Trotz dieser Fortschritte bleibt Mahasneh jedoch realistisch: Die Gefahr von übertriebenen Erwartungen und kurzfristigem Hype ist allgegenwärtig. Er verweist auf Projekte wie Mantra, das mit einer milliardenschweren Partnerschaft zur Tokenisierung von Vermögenswerten startete und wenig später einen massiven Kursverlust erlitt – was Verluste in Milliardenhöhe mit sich brachte. Solche Fälle zeigen, dass Tokenisierung allein kein Garant für Erfolg ist. Die zugrundeliegenden Projekte müssen fundiert sein, tatsächliche Anwendungsfälle bedienen und den beteiligten Akteuren echten, täglichen Mehrwert bieten. In der Praxis bedeutet dies, dass die Tokenisierung dort einen nachhaltigen Einfluss haben kann, wo Transparenz, Liquidität und Zugänglichkeit von Vermögenswerten tatsächlich verbessert werden.

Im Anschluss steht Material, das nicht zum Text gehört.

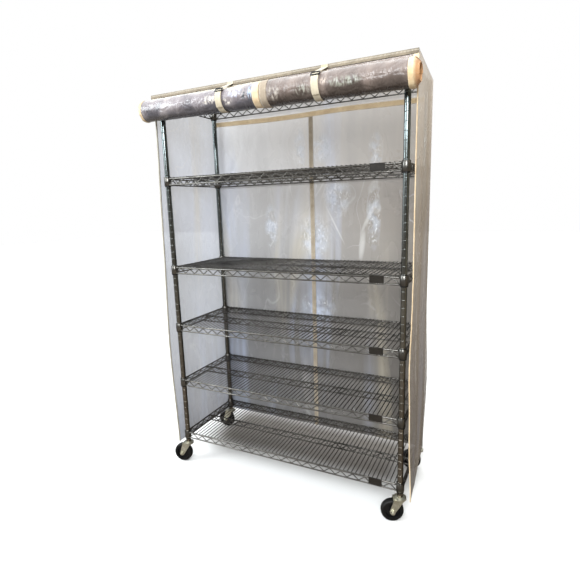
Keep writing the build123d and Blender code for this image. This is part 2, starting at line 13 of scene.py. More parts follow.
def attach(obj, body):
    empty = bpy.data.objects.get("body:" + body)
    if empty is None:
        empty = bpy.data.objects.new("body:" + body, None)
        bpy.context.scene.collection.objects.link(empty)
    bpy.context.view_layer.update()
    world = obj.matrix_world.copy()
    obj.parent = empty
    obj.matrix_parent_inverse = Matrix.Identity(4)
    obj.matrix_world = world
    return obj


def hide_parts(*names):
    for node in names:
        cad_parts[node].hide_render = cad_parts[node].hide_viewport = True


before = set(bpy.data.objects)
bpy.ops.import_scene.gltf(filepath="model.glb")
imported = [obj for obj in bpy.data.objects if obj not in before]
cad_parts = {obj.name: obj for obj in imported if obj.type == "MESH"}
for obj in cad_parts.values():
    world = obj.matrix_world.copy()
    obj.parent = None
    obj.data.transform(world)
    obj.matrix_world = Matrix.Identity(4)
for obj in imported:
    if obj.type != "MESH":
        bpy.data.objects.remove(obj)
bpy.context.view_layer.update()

Beispielhaft sind hier Immobilien, Rohstoffe oder sogar Kunstwerke, die durch digitale Token fractionalisiert und so einem breiteren Publikum zugänglich gemacht werden können. Gleichzeitig erfordert der Erfolg aber eine enge Zusammenarbeit zwischen technischen Anbietern, Behörden, Investoren und Endnutzern, um Sicherheit und Vertrauen zu gewährleisten. Die Entwicklung der Tokenisierung realer Vermögenswerte steht exemplarisch für den fortschreitenden Wandel, den die Blockchain-Technologie in traditionellen Finanzmärkten anstößt. In den kommenden Jahren wird sich zeigen, welche Projekte den Spagat zwischen innovativer Technologie und praktischer Alltagsanwendung meistern können. Branchenführer wie Rifad Mahasneh appellieren dabei an Unternehmen, sich nicht von kurzfristigem Hype treiben zu lassen, sondern den Fokus auf nachhaltigen Nutzen zu setzen.